Nada sobra e nada falta no disco. É o mais eclético e universal dele, tem a bossa nova como linha mestra, mas se expande para outras vertentes sonoras e outras línguas, numa mistura que o gênero humano, na ausência de um termo mais preciso, se acostumou a chamar de jazz. Na primeira faixa, um dos pilares da canção americana: S Wonderful, dos irmãos George e Ira Gershwin, para estabelecer de cara as conexões entre as duas melhores escolas de música popular do século 20.

Além do inglês, João também se exercita em italiano e espanhol e promove, à sua maneira, dois achados. As versões dele para o piano-bar Estate, de Bruno Martino, e o bolero Besame Mucho, de Consuelo Velásques. Com harmonizações refinadas e arranjos surpreendentes, elas se transformaram em standards de jazz, replicados posteriormente no repertório de várias estrelas mundiais.

“Besame Mucho foi uma surpresa entre os que achavam até então que João só cantava coisas recherchées – e não podia haver nada menos recherchée do que Besame Mucho, todo mundo conhecia”, afirma o jornalista e escritor Ruy Castro.

A mais recente estrela a homenagear João foi a pianista canadense Diana Krall, que gravou Besame Mucho em 2001 na interpretação gilbertiana. No mesmo álbum, ela também reverenciou o brasileiro reproduzindo a versão dele para S Wonderful.

“João deixou os americanos fascinados com sua gravação da canção dos irmãos Gershwin. Ele revolucionou todas as demais interpretações. A batida é tão forte, tão marcante, que, mesmo João cantando em inglês um clássico americano do final dos anos 20, aquilo soa como Brasil”, afirma o musicólogo e jornalista Zuza Homem de Mello, amigo do cantor.

“Gravar S Wonderful em inglês com sotaque baiano pode parecer uma decisão corajosa, mas apenas refletia um velho hábito de João Gilberto na intimidade, de cantar canções americanas – outra que ele adorava era Day In, Day Out. Numa enquete promovida pelo José Domingos Rafaelli em 1952, ele citou seus dois cantores americanos favoritos: Sinatra e Doris Day. Seguindo, aliás, o que, na época, era uma tendência geral no Brasil”, lembra Castro.

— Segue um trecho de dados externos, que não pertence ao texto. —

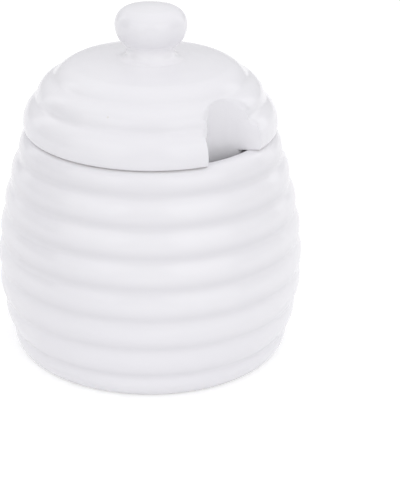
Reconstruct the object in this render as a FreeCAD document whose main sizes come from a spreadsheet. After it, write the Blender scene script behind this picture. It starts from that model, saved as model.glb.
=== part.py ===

Zuza destaca também a intervenção conceitual e a habilidade musical de João em Estate. “É a busca de um acorde que possa caber nessa ideia que ele queria do minimalismo.” Transcorridos 41 anos do lançamento do disco, Zuza diz que ainda o escuta quase diariamente. “Sou muito ligado ao Amoroso, entre outras coisas, por ter convivido com o João em Nova York à época do lançamento, em 1977.”

“Amoroso é João Gilberto em toda a sua glória de inventor e de mestre de um estilo inovador de cantar e de tocar violão”, diz o compositor, jornalista e crítico musical Nelson Motta.

Muitas piadas foram feitas ao longo do tempo sobre a pronúncia de João nos outros idiomas, especialmente em inglês e espanhol. Uma delas diz que ele canta “muintcho” em vez de “mucho” e que seu “inglês era arretado” (João é natural de Juazeiro). Motta e Zuza afirmam que tudo foi intencional, para que as palavras soassem em harmonia com o ritmo.

Zuza, no entanto, lembra que João Gilberto tinha mesmo dificuldade de se comunicar nos EUA. “Quando estive com ele em Nova York, no primeiro encontro, ele me disse aliviado: Faz um favor, pede uma pizza.”

Amoroso foi gravado em Nova York, teve o compositor alemão Claus Ogerman (1930-2016) na regência e nos arranjos e contou com um time de músicos americanos: Grady Tate e Joe Correro na bateria, Jim Hughart no baixo e Ralph Grierson nos teclados. A produção ficou a cargo de Tommy LiPuma (o mesmo que mais de duas décadas depois produziria o disco de Diana Krall).

Ogerman já havia trabalhado com Tom Jobim e se notabilizara nos EUA por dar uma roupagem sofisticada à bossa nova, com o uso de cordas e arranjos delicados.

Apesar da excelência das três faixas que não são cantadas em português, Zuza diz que sua preferida no disco é Caminhos Cruzados, de Tom Jobim e Newton Mendonça. “É uma obra-prima”, diz ele. De Jobim também estão no disco Retrato em Branco e Preto, Triste e Wave, esta última foi o passaporte para que João voltasse a fazer sucesso no Brasil. Completa o álbum Tintin por Tintin, de Haroldo Barbosa. “Não sei se é o melhor disco dele, mas, com certeza, é o mais bonito”, afirma Zuza.